Il peut paraître surprenant de placer en exergue d’une réflexion sur l’avenir du service public ferroviaire une citation sur la nature spécifique de l’État. Il s’agit pour moi de suggérer que la situation préoccupante dans laquelle se trouve aujourd’hui notre système ferroviaire n’est, avant toute chose, ni une question économique, ni une question technique, ni même, fondamentalement, une question sociale : c’est la question, éminemment politique, du rôle de l’État dans la définition et la mise en œuvre d’une politique d’intérêt public qui se trouve posée, parce que seul l’État a en charge « le temps long de la vie des peuples » et que c’est de réflexion sur le « temps long » que notre système ferroviaire a avant tout besoin pour se réformer.

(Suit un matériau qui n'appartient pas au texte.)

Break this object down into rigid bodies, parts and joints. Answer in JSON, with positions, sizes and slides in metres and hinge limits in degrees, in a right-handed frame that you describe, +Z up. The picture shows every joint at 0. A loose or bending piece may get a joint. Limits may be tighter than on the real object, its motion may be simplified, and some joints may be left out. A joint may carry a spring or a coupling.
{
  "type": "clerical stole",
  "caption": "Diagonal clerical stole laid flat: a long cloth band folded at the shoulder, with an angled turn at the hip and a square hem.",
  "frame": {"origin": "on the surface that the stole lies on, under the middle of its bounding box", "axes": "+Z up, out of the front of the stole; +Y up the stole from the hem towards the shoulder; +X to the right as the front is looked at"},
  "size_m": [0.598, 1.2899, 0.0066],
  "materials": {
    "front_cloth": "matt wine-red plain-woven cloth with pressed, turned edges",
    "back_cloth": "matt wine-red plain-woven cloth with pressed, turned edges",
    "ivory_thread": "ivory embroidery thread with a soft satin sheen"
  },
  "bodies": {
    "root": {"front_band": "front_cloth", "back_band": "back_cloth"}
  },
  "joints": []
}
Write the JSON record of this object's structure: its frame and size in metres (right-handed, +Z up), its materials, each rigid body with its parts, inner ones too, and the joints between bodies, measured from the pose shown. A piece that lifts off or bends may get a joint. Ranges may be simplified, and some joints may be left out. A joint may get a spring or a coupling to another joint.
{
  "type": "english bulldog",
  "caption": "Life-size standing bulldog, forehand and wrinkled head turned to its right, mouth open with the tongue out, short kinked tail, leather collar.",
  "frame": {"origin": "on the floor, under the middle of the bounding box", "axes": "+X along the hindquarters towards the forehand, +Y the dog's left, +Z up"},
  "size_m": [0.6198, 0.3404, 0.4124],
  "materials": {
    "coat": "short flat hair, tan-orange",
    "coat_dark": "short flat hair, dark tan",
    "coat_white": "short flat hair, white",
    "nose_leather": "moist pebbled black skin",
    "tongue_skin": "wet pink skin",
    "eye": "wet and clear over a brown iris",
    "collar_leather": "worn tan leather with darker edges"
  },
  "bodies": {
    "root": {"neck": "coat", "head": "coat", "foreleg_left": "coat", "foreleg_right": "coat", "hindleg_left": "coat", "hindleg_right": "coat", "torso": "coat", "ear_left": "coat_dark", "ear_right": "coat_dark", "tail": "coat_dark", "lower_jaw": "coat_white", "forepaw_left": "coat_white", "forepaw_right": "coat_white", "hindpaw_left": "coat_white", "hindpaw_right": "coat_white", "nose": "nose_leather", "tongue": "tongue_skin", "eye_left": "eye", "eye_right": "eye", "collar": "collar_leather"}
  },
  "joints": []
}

Ce que je veux dire, c’est que la situation actuelle de notre système ferroviaire s’explique d’abord et avant tout par une forme de démission de l’État, c’est-à-dire du politique, dans le passé : il est donc urgent, monsieur le ministre, de redonner à la puissance publique ses responsabilités et son autorité dans l’organisation du système ferroviaire.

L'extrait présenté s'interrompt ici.